Data extract

☆ ☆ ☆

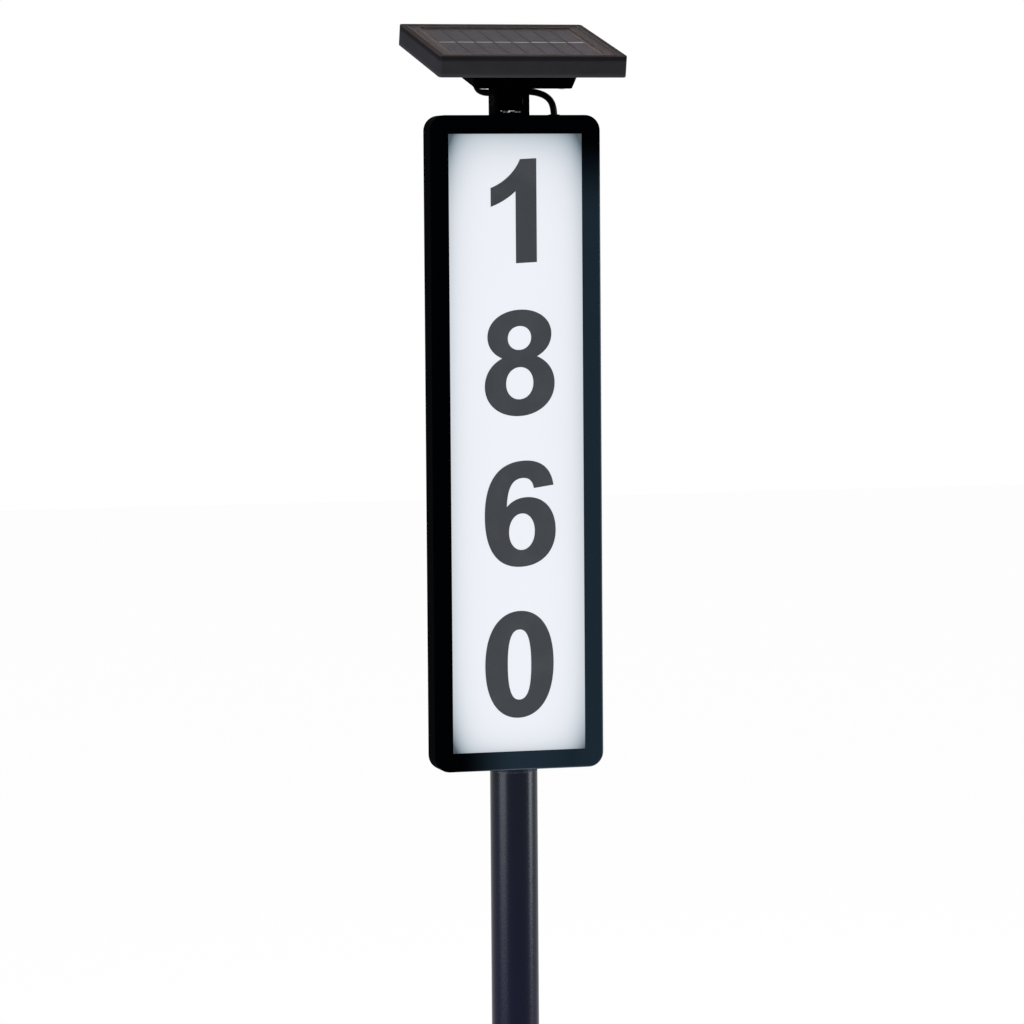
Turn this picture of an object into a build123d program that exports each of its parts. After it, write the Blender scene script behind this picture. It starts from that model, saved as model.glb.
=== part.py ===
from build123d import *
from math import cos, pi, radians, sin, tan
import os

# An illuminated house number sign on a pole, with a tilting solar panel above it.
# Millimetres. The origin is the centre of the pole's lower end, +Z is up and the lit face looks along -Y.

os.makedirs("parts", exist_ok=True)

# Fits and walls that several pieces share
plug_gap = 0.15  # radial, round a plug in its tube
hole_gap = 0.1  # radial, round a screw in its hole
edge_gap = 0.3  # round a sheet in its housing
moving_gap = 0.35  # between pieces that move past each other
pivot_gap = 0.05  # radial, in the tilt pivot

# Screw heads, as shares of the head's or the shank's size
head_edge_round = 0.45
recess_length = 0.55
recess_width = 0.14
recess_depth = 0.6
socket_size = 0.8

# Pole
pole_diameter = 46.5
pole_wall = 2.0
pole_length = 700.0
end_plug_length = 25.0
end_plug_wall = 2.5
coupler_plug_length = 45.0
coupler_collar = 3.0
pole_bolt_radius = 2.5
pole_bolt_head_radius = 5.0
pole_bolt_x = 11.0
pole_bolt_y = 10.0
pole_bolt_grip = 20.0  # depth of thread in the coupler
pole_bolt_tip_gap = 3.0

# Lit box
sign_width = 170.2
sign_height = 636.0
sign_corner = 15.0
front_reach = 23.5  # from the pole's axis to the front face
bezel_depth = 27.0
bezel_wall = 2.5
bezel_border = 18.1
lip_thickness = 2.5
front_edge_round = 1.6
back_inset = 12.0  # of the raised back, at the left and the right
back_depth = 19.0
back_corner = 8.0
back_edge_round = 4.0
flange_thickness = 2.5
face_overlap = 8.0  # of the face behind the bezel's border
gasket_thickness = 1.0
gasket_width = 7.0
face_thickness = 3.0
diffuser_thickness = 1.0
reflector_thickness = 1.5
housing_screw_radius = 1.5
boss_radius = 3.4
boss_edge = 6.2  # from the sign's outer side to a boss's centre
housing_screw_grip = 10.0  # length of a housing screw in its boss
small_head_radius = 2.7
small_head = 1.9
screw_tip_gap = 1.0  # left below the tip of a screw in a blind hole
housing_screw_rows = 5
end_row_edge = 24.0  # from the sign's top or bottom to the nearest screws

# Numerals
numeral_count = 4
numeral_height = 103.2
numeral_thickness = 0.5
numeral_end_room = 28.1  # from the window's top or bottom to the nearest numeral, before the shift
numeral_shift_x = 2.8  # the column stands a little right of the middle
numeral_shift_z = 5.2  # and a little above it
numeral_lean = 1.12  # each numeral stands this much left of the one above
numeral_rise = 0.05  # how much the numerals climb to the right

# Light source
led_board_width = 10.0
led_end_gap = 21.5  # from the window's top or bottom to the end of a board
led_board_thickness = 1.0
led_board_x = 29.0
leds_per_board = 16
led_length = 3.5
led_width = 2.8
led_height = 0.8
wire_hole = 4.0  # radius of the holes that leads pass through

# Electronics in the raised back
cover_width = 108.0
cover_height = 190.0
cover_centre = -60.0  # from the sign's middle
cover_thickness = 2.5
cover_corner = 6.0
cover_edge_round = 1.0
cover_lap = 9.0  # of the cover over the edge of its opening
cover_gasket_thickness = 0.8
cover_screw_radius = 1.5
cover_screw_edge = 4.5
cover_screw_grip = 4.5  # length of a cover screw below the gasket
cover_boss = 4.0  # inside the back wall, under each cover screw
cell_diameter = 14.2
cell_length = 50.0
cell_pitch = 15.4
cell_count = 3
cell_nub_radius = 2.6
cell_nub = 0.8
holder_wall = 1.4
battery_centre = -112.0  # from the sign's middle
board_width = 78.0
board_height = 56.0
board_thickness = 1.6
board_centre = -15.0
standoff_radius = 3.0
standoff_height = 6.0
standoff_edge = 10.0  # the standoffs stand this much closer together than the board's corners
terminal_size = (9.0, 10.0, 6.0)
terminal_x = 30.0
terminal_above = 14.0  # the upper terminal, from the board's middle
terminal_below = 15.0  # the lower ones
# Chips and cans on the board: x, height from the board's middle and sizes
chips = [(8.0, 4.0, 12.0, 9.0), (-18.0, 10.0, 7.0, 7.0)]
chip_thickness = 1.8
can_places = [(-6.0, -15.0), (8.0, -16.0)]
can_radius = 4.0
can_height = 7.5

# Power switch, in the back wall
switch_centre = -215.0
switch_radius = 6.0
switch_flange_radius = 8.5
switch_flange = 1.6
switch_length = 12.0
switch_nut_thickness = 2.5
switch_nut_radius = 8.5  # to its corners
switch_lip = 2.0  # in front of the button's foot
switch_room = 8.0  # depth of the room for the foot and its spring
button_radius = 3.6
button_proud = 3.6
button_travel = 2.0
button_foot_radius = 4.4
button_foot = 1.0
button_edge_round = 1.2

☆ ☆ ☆

What the task asks
Select all lines in the listing above where the word "parts" appears, and show them.

Full response
Turn this picture of an object into a build123d program that exports each of its parts. After it, write the Blender scene script behind this picture. It starts from that model, saved as model.glb.
os.makedirs("parts", exist_ok=True)